Populism in Foreign Policy
Global Politics Review (GPR) is a peer-reviewed journal of international studies published twice a year by the Association for Research, Innovation, and Social Science. The Journal publishes high-quality research papers, interviews, and essays that survey new contributions to the field of international studies. GPR welcomes submissions from graduate students and scholars at all stages of their careers.
Authors wishing to appear in the October 2017 issue must submit their paper for consideration by June 30. They can submit papers of up to 8000 words, essays up to 4000 words and reviews no longer than 2000 words.
The theme for the October 2017 Issue is “Populism in Foreign Policy.” Over the last year, the rise of populism has become a hotly debated topic—particularly in the West. Brexit and the stunning election of Donald Trump as president of the U.S. are widely considered to be evidence of a populist surge. In Europe, populist parties on the left and right side of the political spectrum have gained influence and threatened to upset traditional politics. And while recent defeats for populist leaders in Austria, the Netherlands, and France may suggest the rise of populism has been exaggerated, its presence outside the Western world and its potential influence on foreign policy cannot be ignored.
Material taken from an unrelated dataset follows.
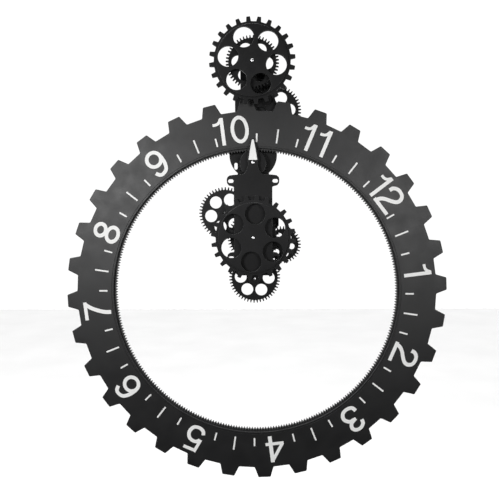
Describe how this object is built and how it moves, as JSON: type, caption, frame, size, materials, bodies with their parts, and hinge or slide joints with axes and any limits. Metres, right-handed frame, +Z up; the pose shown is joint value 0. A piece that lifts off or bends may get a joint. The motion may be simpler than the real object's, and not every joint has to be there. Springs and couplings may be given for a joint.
{
  "type": "skeleton wall clock",
  "caption": "Wall clock whose large toothed hour ring hangs on a driven pinion and turns past a fixed pointer, with exposed show gears above and below.",
  "frame": {"origin": "on the wall plane, straight behind the drive axle that carries the ring", "axes": "+X to the viewer's right, +Y into the wall, +Z up; the dial faces -Y"},
  "size_m": [0.55, 0.0878, 0.6603],
  "materials": {
    "black_plastic": "satin moulded",
    "ring_plastic": "satin moulded with white print",
    "case_plastic": "matte moulded",
    "steel": "turned",
    "battery_skin": "printed sleeve"
  },
  "bodies": {
    "tower": {"tower_housing": "black_plastic", "back_cover": "black_plastic", "front_plate": "black_plastic", "movement_case": "case_plastic", "battery": "battery_skin", "battery_spring": "steel", "battery_contact": "steel", "cover_screw_1": "steel", "cover_screw_2": "steel", "cover_screw_3": "steel", "cover_screw_4": "steel", "plate_screw_1": "steel", "plate_screw_2": "steel", "plate_screw_3": "steel", "upper_idler_pin": "steel", "top_idler_pin": "steel", "lower_idler_a_pin": "steel", "lower_idler_b_pin": "steel", "bottom_pin": "steel"},
    "hour_ring": {"ring_face": "ring_plastic", "ring_gear": "ring_plastic"},
    "drive_axle": {"drive_shaft": "steel", "drive_pinion": "black_plastic", "drive_wheel": "black_plastic"},
    "upper_idler_axle": {"upper_idler": "black_plastic"},
    "upper_right_axle": {"upper_right_shaft": "steel", "upper_right_wheel": "black_plastic"},
    "top_idler_axle": {"top_idler": "black_plastic"},
    "top_axle": {"top_shaft": "steel", "top_pinion": "black_plastic", "top_wheel": "black_plastic", "top_gear": "black_plastic"},
    "lower_idler_a_axle": {"lower_idler_a": "black_plastic"},
    "lower_idler_b_axle": {"lower_idler_b": "black_plastic"},
    "lower_axle": {"lower_shaft": "steel", "lower_pinion": "black_plastic", "lower_right_pinion": "black_plastic", "lower_wheel": "black_plastic", "lower_left_pinion": "black_plastic", "lower_gear": "black_plastic"},
    "left_axle": {"left_shaft": "steel", "left_wheel": "black_plastic"},
    "right_axle": {"right_shaft": "steel", "right_wheel": "black_plastic"},
    "bottom_axle": {"bottom_wheel": "black_plastic"},
    "setting_knob": {"setting_knob": "case_plastic"}
  },
  "joints": [
    {"name": "ring_turn", "type": "hinge", "parent": "tower", "child": "hour_ring", "pos_m": [0.0028, -0.0638, -0.18623], "axis": [0, -1, 0], "continuous": true},
    {"name": "drive_turn", "type": "hinge", "parent": "tower", "child": "drive_axle", "pos_m": [0, -0.052, 0], "axis": [0, -1, 0], "continuous": true},
    {"name": "upper_idler_turn", "type": "hinge", "parent": "tower", "child": "upper_idler_axle", "pos_m": [0.00729, -0.0515, 0.03295], "axis": [0, -1, 0], "continuous": true},
    {"name": "upper_right_turn", "type": "hinge", "parent": "tower", "child": "upper_right_axle", "pos_m": [0.0323, -0.0515, 0.0748], "axis": [0, -1, 0], "continuous": true},
    {"name": "top_idler_turn", "type": "hinge", "parent": "tower", "child": "top_idler_axle", "pos_m": [0.00513, -0.0515, 0.11346], "axis": [0, -1, 0], "continuous": true},
    {"name": "top_turn", "type": "hinge", "parent": "tower", "child": "top_axle", "pos_m": [0, -0.0745, 0.1392], "axis": [0, -1, 0], "continuous": true},
    {"name": "lower_idler_a_turn", "type": "hinge", "parent": "tower", "child": "lower_idler_a_axle", "pos_m": [-0.00376, -0.0515, -0.0358], "axis": [0, -1, 0], "continuous": true},
    {"name": "lower_idler_b_turn", "type": "hinge", "parent": "tower", "child": "lower_idler_b_axle", "pos_m": [0.00087, -0.0515, -0.06696], "axis": [0, -1, 0], "continuous": true},
    {"name": "lower_turn", "type": "hinge", "parent": "tower", "child": "lower_axle", "pos_m": [0, -0.0615, -0.1067], "axis": [0, -1, 0], "continuous": true},
    {"name": "left_turn", "type": "hinge", "parent": "tower", "child": "left_axle", "pos_m": [-0.04022, -0.0665, -0.0718], "axis": [0, -1, 0], "continuous": true},
    {"name": "right_turn", "type": "hinge", "parent": "tower", "child": "right_axle", "pos_m": [0.04206, -0.0565, -0.11781], "axis": [0, -1, 0], "continuous": true},
    {"name": "bottom_turn", "type": "hinge", "parent": "tower", "child": "bottom_axle", "pos_m": [0.0014, -0.0515, -0.16593], "axis": [0, -1, 0], "continuous": true},
    {"name": "knob_turn", "type": "hinge", "parent": "tower", "child": "setting_knob", "pos_m": [-0.0102, -0.003, 0.006], "axis": [0, -1, 0], "continuous": true}
  ],
  "couplings": [
    {"joint": "drive_turn", "follows": "ring_turn", "ratio": 11.643},
    {"joint": "upper_idler_turn", "follows": "ring_turn", "ratio": -19.176},
    {"joint": "upper_right_turn", "follows": "ring_turn", "ratio": 6.7917},
    {"joint": "top_idler_turn", "follows": "ring_turn", "ratio": -21.733},
    {"joint": "top_turn", "follows": "ring_turn", "ratio": 16.3},
    {"joint": "lower_idler_a_turn", "follows": "ring_turn", "ratio": -16.3},
    {"joint": "lower_idler_b_turn", "follows": "ring_turn", "ratio": 14.818},
    {"joint": "lower_turn", "follows": "ring_turn", "ratio": -10.516},
    {"joint": "left_turn", "follows": "ring_turn", "ratio": 5.039},
    {"joint": "right_turn", "follows": "ring_turn", "ratio": 7.4231},
    {"joint": "bottom_turn", "follows": "ring_turn", "ratio": 6.7917},
    {"joint": "knob_turn", "follows": "ring_turn", "ratio": -12}
  ]
}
Generally defined as the struggle between “the people” and “the elites,” in the global context, populism is viewed as a backlash against the economic and cultural effects of globalization. Recently, this populist backlash has been criticized for having links to nativism, jingoism, and authoritarianism. However, populist leaders have emerged in various forms across a wide range of political and geographical terrain. In this issue, we want to focus on how these various manifestations of populism have played a role in foreign policymaking.
GPR accepts submissions outside of the issue theme. These submissions will be selected on the basis of originality, argumentation, and prose.